When container runtimes are permitted to make direct calls to the host kernel, the kernel often interacts with hardware and devices to respond to the request. Though Cgroups and namespaces give containers a certain amount of isolation, the kernel still presents a large attack surface. When defenders have to deal with multi-tenant and highly untrusted clusters, they often add additional layer of sandboxing to ensure that container breakout and kernel exploits are not present. Below, we will explore a few OSS technologies that help further isolate running containers from the host kernel:
- Kata Containers: Kata Containers is an OSS project that uses stripped-down VMs to keep the resource footprint minimal and maximize performance to ultimately isolate containers further.
- gVisor : gVisor is a more lightweight kernel than a VM (even stripped down). It is its own independent kernel written in Go and sits in the middle of a container and the host kernel. It is a strong sandbox--gVisor supports ~70% of the linux system calls from the container but ONLY uses about 20 system calls to the host kernel.
- Firecracker: It is a super lightweight VM that runs in user space. Since it is locked down by seccomp, cgroup, and namespace policies, the system calls are very limited. Firecracker is built with security in mind, however it may not support all Kubernetes or container runtime deployments.
Because Linux kernel automatically loads kernel modules from disk if needed in certain circumstances, such as when a piece of hardware is attached or a filesystem is mounted, this can be a significant attack surface. Of particular relevance to Kubernetes, even unprivileged processes can cause certain network-protocol-related kernel modules to be loaded, just by creating a socket of the appropriate type. This situation may allow attackers to exploit a security hole in kernel modules that the administrator assumed was not in use.
To prevent specific modules from being automatically loaded, you can uninstall them from the node, or add rules to block them. On most Linux distributions, you can do that by creating a file such as /etc/modprobe.d/kubernetes-blacklist.conf
with contents like:
# DCCP is unlikely to be needed, has had multiple serious
# vulnerabilities, and is not well-maintained.
blacklist dccp
# SCTP is not used in most Kubernetes clusters, and has also had
# vulnerabilities in the past.
blacklist sctp
To block module loading more generically, you can use a Linux Security Module (such as SELinux) to completely deny the module_request permission to containers, preventing the kernel from loading modules for containers under any circumstances. (Pods would still be able to use modules that had been loaded manually, or modules that were loaded by the kernel on behalf of some more-privileged process).

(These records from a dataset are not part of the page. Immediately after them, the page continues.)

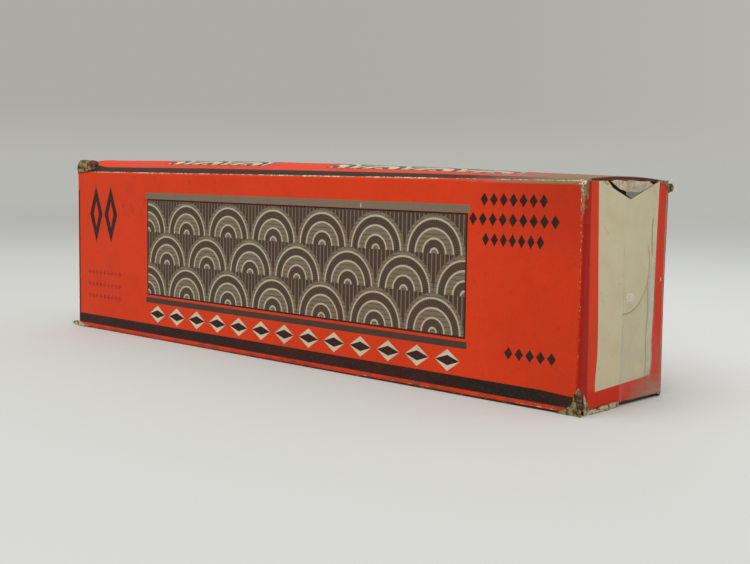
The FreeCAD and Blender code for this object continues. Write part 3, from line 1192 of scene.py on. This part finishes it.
def film_finish():
    """Clear film, a little hazed, with creases and places where it has come unstuck."""
    material, shader = new_finish("clear film")
    _, back, up = use(RULER)
    cloud = noise(120)
    fine = noise(700)
    streaked = ramp(cloud, 0.35, 0.7) * 0.8 + 0.6
    # The stuck place ends in an arc; beyond it the film stands off the label.
    from_arc = far(off(back, 16.4), off(up, 30.4)) - 10.2
    below = ramp(up, 37, 33)
    loose = ramp(from_arc, -0.1, 0.1) * below * ramp(back, 29.6, 28.8) * ramp(up, 4.8, 5.4)
    arc = ramp(abs(from_arc), 0.28, 0.08) * below
    cut = ramp(off(back + up * 0.026, 16.45), 0.16, 0.04)
    # The crease down the film: a painted highlight in a pale band, with a thin line of painted shade beside
    # it, and painted shade higher up.
    from_crease = back + calc("SINE", up * 0.55) * 0.18 - 28.2
    crease = ramp(abs(from_crease + 0.2), 1.4, 0.6) * slope(up, 27, 33, 1, 0.25) * ramp(up, 3.6, 5)
    crease_edge = ramp(abs(from_crease + 1.9), 0.3, 0.1) * ramp(up, 29, 26) * ramp(up, 4.6, 5.4)
    shade = ramp(abs(from_crease + 0.7), 0.22, 0.08) * ramp(off(up, 36.5), 5, 3.5)
    # Haze and dirt along the foot and at the back corner.
    low_strip = ramp(up, 2.6, 2) * ramp(back, 16, 24) * streaked * 0.30
    low_haze = ramp(up, 7.5, 3) * ramp(back, 17, 25) * 0.22
    corner = ramp(back, 30.2, 31) * ramp(up, 30, 6) * 0.09
    # Over the thumb notch the film shows a slate painted reflection, its torn lip is pale with painted
    # glare, and a small pale patch lies under the film.
    notch_edge = off(back, 17.8) * 0.33 + 45
    notch = ramp(up - notch_edge, 0, 0.3) * ramp(back, 27.6, 27) * 0.22
    lip = ramp(up + cloud * 2 - 1, 46.6, 48.4) * ramp(back, 28.4, 26)
    patch = block(back, up, 16.7, 19.8, 22.6, 24.7, 0.3)
    alpha = largest(
        streaked * 0.015 + loose * streaked * 0.05 + cut * 0.12 + 0.015,
        arc * 0.18,
        crease * streaked * 0.30,
        shade * 0.35,
        low_strip,
        crease_edge * 0.2,
        low_haze * streaked,
        corner * streaked,
        notch,
        lip * ramp(fine, 0.35, 0.65) * 0.4,
        patch * 0.35,
    )
    clearest = ramp(back, 29.4, 30.2) * ramp(up, 9, 20)
    colour = lay(
        FILM_HAZE,
        # Painted highlight along the crease.
        (crease, ink(212, 215, 198)),
        (largest(arc, shade, crease_edge), FILM_SHADOW),
        # Painted reflection on the film over the notch.
        (notch, ink(120, 134, 140)),
        # The lip, pale with painted glare.
        (lip, ink(190, 172, 148)),
        (patch, ink(236, 230, 214)),
        (ramp(largest(low_strip, low_haze, corner), 0, 0.06), FILM_SOILED),
    )
    coat(shader, colour, 0.25, 0.35)
    feed(shader.inputs["Alpha"], alpha * slope(clearest, 0, 1, 1, 0.15))
    relief(shader, crease * 0.8 + cloud * 0.5, 0.4, 0.1 * MM)
    return material


BARE = bare_finish("bare inner board", BARE_BOARD, BARE_DARK, 0.3, 0.4)
CUT = bare_finish("cut edge of board", ink(158, 142, 112), ink(92, 78, 58), 0.5, 0.6)
TORN = bare_finish("torn board", ink(190, 174, 142), ink(84, 68, 46), 0.9, 0.9)
OLIVE = bare_finish("soiled torn board", ink(136, 122, 82), ink(52, 34, 22), 1, 0.9)
PINKISH = bare_finish("torn inner board", ink(202, 182, 154), ink(130, 112, 88), 0.6, 0.9)
SOILED = bare_finish("soiled torn print", ink(112, 60, 42), ink(52, 36, 24), 1, 0.6)
FRONT = printed_finish("printed front", front_artwork, front_wear)
TOP = printed_finish("printed top", top_artwork, top_wear)
BACK = printed_finish("printed back", back_artwork, back_wear)
BOTTOM = printed_finish("printed bottom", bottom_artwork, bottom_wear)
END = printed_finish("printed end", end_artwork, end_wear, grime=0.15)
DUST_PRINT = plain_print("printed dust flap", ORANGE)
# Painted shade: black for the taped end's dust flaps, seen through the notch.
DUST_FLAP_IN_PAINTED_SHADE = plain_print("dust flap in painted shade", BLACK)
# Painted shade: dark maroon for the taped end's creases and the bottom panel's cut edges.
CREASE_IN_PAINTED_SHADE = plain_print("crease in painted shade", PAINTED_SHADE_MAROON)
INKED_EDGE = plain_print("inked cut edge", SHADED_RED)
BLACKENED = printed_finish("blackened board", lambda *_: BLACK, grime=0)
FILM_FINISH = film_finish()


def dress(piece, outer, inner=BARE, cut=CUT):
    """Gives a piece its outer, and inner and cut-edge finishes."""
    for place, finish in enumerate((outer, inner, cut)):
        piece.data.materials[place] = finish
    return piece


# ================================ the carton ================================

def build_tube():
    """The four long panels and the glue flap."""
    for make, slot, finish, cut, node in (
        (make_front_panel, "printed_board", FRONT, CUT, "front_panel"),
        (make_top_panel, "printed_board", TOP, CUT, "top_panel"),
        (make_back_panel, "printed_board", BACK, INKED_EDGE, "back_panel"),
        # the bottom panel's cut edges are dark maroon as painted shade
        (make_bottom_panel, "printed_board", BOTTOM, CREASE_IN_PAINTED_SHADE, "bottom_panel"),
        (make_glue_flap, "inner_board", BARE, CUT, "glue_flap"),
    ):
        piece = dress(make(), finish, cut=cut)
        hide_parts(node)
        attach(piece, "root")


def build_ends():
    """The closing flaps, the dust flaps and the creases. Only those of the plain end move."""
    for end, outwards in (("taped_end", 1), ("plain_end", -1)):
        moving = end == "plain_end"
        flap = dress(make_closing_flap(end + "_closing_flap", outwards), END)
        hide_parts(end + "_flap", end + "_tongue")
        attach(flap, "plain_end_flap" if moving else "root")
        for level in ("upper", "lower"):
            upper = level == "upper"
            node = end + "_" + level + "_dust_flap"
            crown = crown_at(PLAIN_FACE if moving else TAPED_FACE) if upper else 0
            dust = make_dust_flap(node, outwards, crown, upper and not moving)
            # The taped end's dust flaps are black as painted shade inside the carton, seen through the
            # notch.
            dress(dust, DUST_PRINT if moving else DUST_FLAP_IN_PAINTED_SHADE)
            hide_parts(node)
            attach(dust, node if moving else "root")
            crease = make_dust_crease(node + "_crease", outwards, upper, crown)
            panel_print = TOP if upper else BOTTOM
            # The taped end's creases are dark maroon as painted shade under the top panel's end and over the
            # floor.
            dress(crease, panel_print if moving else CREASE_IN_PAINTED_SHADE)
            if moving:
                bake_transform(crease)
            else:
                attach(crease, "root")
    fold = dress(make_plain_end_crease(), FRONT)
    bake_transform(fold)


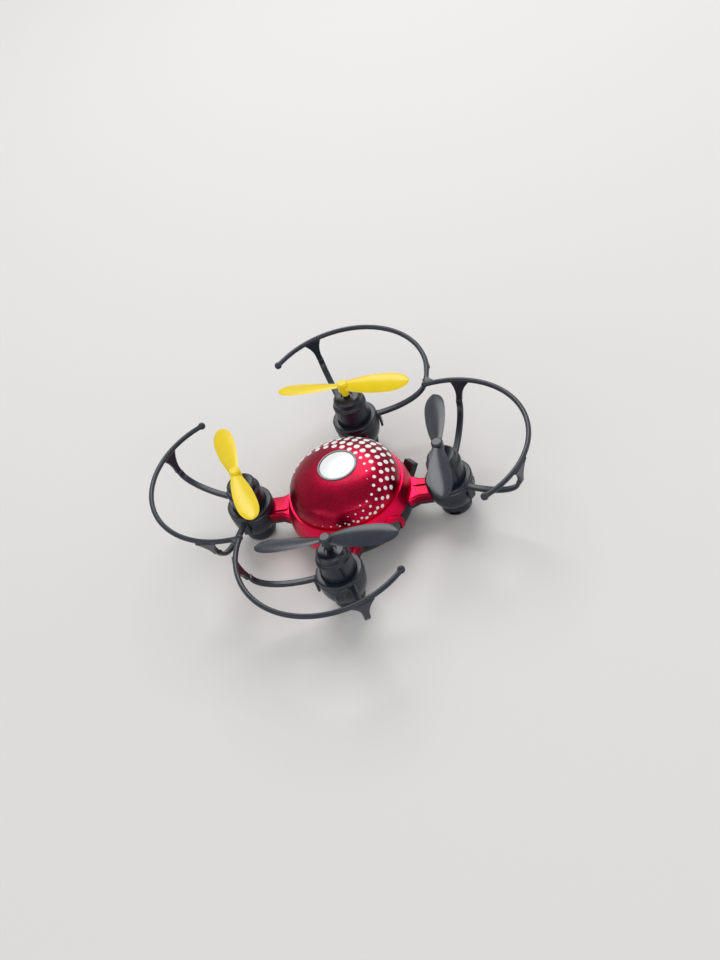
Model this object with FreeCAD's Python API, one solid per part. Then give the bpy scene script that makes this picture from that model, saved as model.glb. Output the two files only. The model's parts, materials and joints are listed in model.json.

When containerized applications are replicated for high availability, fault tolerance, or scale reasons, these replicas should behave nearly identically. If a replica has significant deviations from the others, defenders would want further investigation. Your Kubernetes security tool should be integrated with other external systems (email, PagerDuty, Slack, Google Cloud Security Command Center, SIEMs [security information and event management], etc.) and leverage deployment labels or annotations to alert the team responsible for a given application when a potential threat is detected. If you chose to use a commercial Kubernetes security vendor, they should support a wide array of integrations with external tools.
Containerized applications typically make extensive use of cluster networking, so observing active networking traffic is a good way to understand how applications interact with each other and identify unexpected communication. You should observe your active network traffic and compare that traffic to what is allowed based on your Kubernetes network policies.
At the same time, comparing the active traffic with what’s allowed gives you valuable information about what isn’t happening but is allowed. With that information, you can further tighten your allowed network policies so that it removes superfluous connections and decreases your overall attack surface.
Open source projects like https://github.com/kinvolk/inspektor-gadget or https://github.com/deepfence/PacketStreamer may help with this, and commercial security solutions provide varying degrees of container network traffic analysis.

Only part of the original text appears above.